Monday, January 4, 2010

Empowerment through knowledge gained in the work process - ENVIRONMENT, DEVELOPMENT

Highlighting the virtue inherent in, and benefits of empowering people (rather than simply delivering aid) -
(Excerpts:)


...in Natagaima, the women involved in the project are not discouraged by these 'minor' achievements. Because what's important for them is the knowledge they've gained and the real improvements their efforts have brought to their environment and lives. On the day that IPS followed a group of these women as they performed their daily tasks, they couldn't stop talking about all they've learned about agriculture and ecology.

Environmental improvements are not the only good thing to come out of the initiative: women have also been empowered by their work.

"Women feel empowered by the confidence they gain going out to work in their crops, working on their own, knowing they can be self-sufficient.
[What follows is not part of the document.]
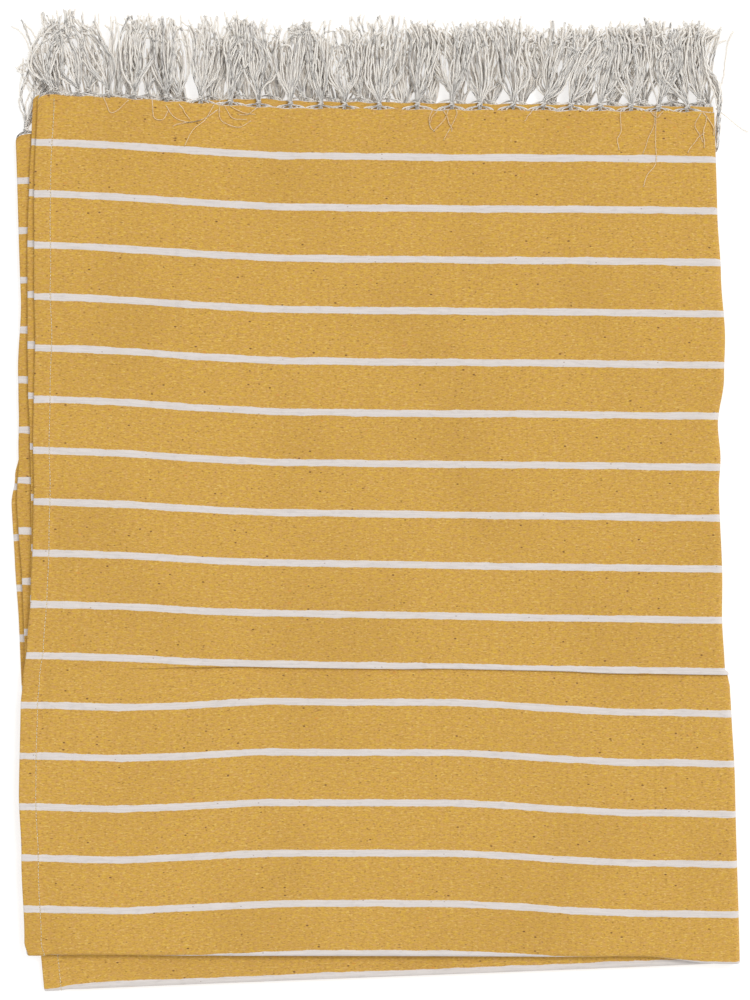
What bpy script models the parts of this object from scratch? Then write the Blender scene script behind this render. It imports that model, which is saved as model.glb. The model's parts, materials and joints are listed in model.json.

And that's probably the best thing about this project," [Javier Múnera, an economist who manages and organises activities in Manos de Mujer] reflected.

COLOMBIA: Women Empowered by Restoring Desertified Land
By Helda Martínez


NATAGAIMA, Colombia, Jan 2 (IPS) - Indigenous and rural women from southern Tolima, a province located in the heart of Colombia, are lending a hand to the bleak land around them, with the aim of simultaneously recovering the ecosystem and regaining their own dignity, in a community effort that is changing their environment and their lives.

Manos de Mujer (Women's Hands) is the name of the non-governmental organisation working since 2001 in Natagaima, a town some 100 kilometres south of the provincial capital, Ibagué. Nine hundred women of the Pijao native community plant ecosystem-friendly seeds to grow natural crops without the use of agrochemicals. ...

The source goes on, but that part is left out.